Il governatore chiude le porte: "Non ripianerò i debiti"

Luca Zaia ha chiesto a tutti i direttori generali un piano di rientro dai debiti della sanità veneta. Chi non ce la farà verrà mandato a casa
Il governatore Luca Zaia
Il governatore Luca Zaia
VENEZIA. Luca Zaia lo aveva detto subito: tirerò una riga tra passato e presente. E dai conti valuterò l’operato delle persone. Inevitabile partire dalla sanità che da sola mangia l’80% del bilancio regionale. Così è stato: si dice che la lettera del direttore generale dell’Usl 12 sia il primo effetto conclamato della scure minacciata fin da subito dal governatore su eventuali sprechi. Non l’ultimo.


La lettera arrivata ai direttori generali delle aziende sanitarie del Veneto lo scorso 26 aprile - in cui la Regione intimava ai manager di non ascrivere i propri passivi tra i crediti dovuti da palazzo Balbi - sarebbe stata prodotta dall’ex segretario della Sanità Giancarlo Ruscitti, su mandato del neo presidente leghista, a poche ore dal suo insediamento, dando sostanza agli annunci fatti: stop al ripiano delle spese a piè di lista e al rimpallo all’amministrazione regionale dei debiti contratti in maniera arbitraria dai direttori generali. Un concetto che è stato nuovamente ribadito nel faccia a faccia del 18 maggio tra il governatore e i direttori generali, con i manager evidentemente allarmati di fronte alle improvvise richieste avanzate da palazzo Balbi. In quell’occasione Zaia ha chiesto infatti di vedere i bilanci, sollecitando i manager ad adottare precisi piani di rientro per riassestare le loro casse con un criterio che evidentemente il governatore ha giudicato quantomeno elastico.


Se non altro per il decennio dell'era Galan, ovvero dal 2000 al 2008, le perdite accumulate nell’arco di 12 mesi sono sempre state riconosciute dalla Regione con apposite delibere e appianate in maniera pressoché sistematica, anche se non completamente. Di fronte allo status quo, il messaggio del governatore leghista è stato limpido: chi non si uniformerà alle nuove direttive di rientro verrà mandato a casa.

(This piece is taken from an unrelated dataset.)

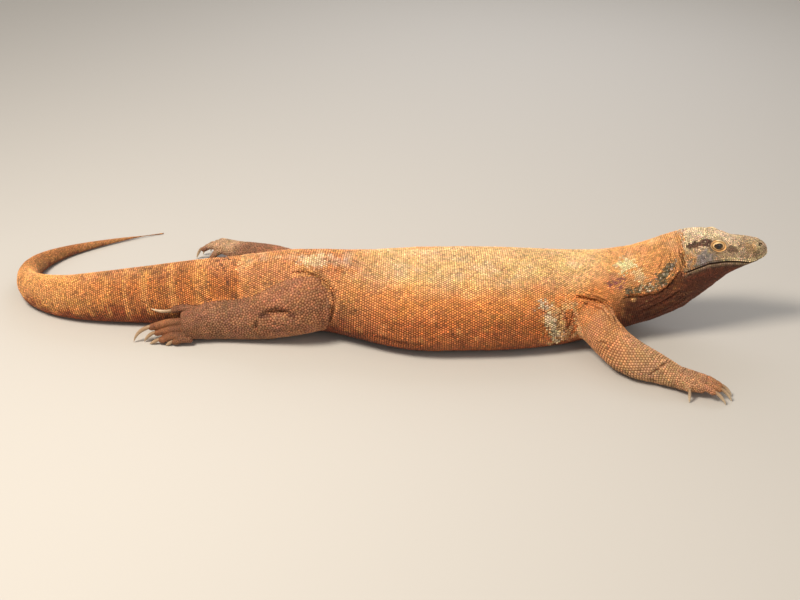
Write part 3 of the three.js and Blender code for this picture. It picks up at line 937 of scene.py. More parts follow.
@dataclass
class Skin:
    """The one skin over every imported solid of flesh."""

    voxel: float = 2.4 * MM  # spacing of the grid that it starts from
    swell: float = 0.4 * MM  # how far the solids grow so that their partings close
    eye_swell: float = 1.6 * MM  # and the eyes, to fill the sockets
    paw_shrink: float = 1.7 * MM  # how far the toes draw in first, so that the grid keeps them apart
    passes: int = 80  # smoothing passes
    most_triangles: int = 192_000  # it is thinned to this many
    torn_lift: float = 1.6  # how far torn skin stands up, in millimetres
    grime: Point = (0.33, 0.27, 0.24)  # how dark the hide between the scales is: partly its own darker colour, partly painted shade in the gaps
    leg_grime: float = 1.4  # how much lighter that darkening is on the legs
    obj: Object = field(init=False)
    folds: list[Crease] = field(init=False)
    surface: Surface = field(init=False)
    parts: Array = field(init=False)
    legs: Array = field(init=False)

    def flesh(self) -> list[str]:
        """Names of the solids that the skin replaces."""
        return [n for n in sorted(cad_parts) if "claw" not in n and not n.startswith("eye")]

    def cast_block(self) -> None:
        """Joins swollen copies of the solids and remeshes them as one closed shape."""
        true, drawn, faces, labels, count = [], [], [], [], 0
        for name in [*self.flesh(), "eye_right", "eye_left"]:
            eye = name.startswith("eye")
            label = part_and_leg(name)
            paw = label[0] == Part.PAW
            points, tris = merged_copy(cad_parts[name], self.eye_swell if eye else self.swell)
            true.append(points)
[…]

Insomma, l’aria è cambiata e anche gli uomini di fiducia dell’ex presidente Galan, se vogliono restare in campo, sono chiamati a uniformarsi alla linea-Zaia.


Il concetto condiviso dal presidente del Veneto con i suoi manager sarebbe stato più o meno questo: non intendo ripianare buchi accumulati nel corso di dieci anni con una gestione che non condivido. Un po’ come dire: non solo è finito il tempo dei fidi illimitati, ma i fruitori del credito sono pregati di rientrare, ché è cambiato il direttore di banca.


Del resto, che ci fossero dei margini di spreco su cui lavorare, lo aveva dichiarato qualche giorno fa lo stesso ministro del Welfare Maurizio Sacconi (Pdl), riconoscendo all’azienda veneziana un doppio primato: quello della più ricca, con 1.919 euro pro capite, ma anche della più spendacciona, con 2.111 euro pro capite. Senonché è evidente che il problema dello scoperto delle Usl riguarda anche altre aziende sanitarie. Del resto, solo a luglio era stato rilevato un passivo di 250 milioni nell’azienda ospedaliera integrata di Verona. Se queste sono le premesse, la prospettiva è quella di veder lievitare il buco della sanità veneta che potrebbe arrivare complessivamente al miliardo di euro. Un passivo decisamente pesante per sperare di mantenere la sanità a livelli di eccellenza assoluta, facendola addirittura entrare tra le Regioni che determineranno i costi standard nella partita del federalismo.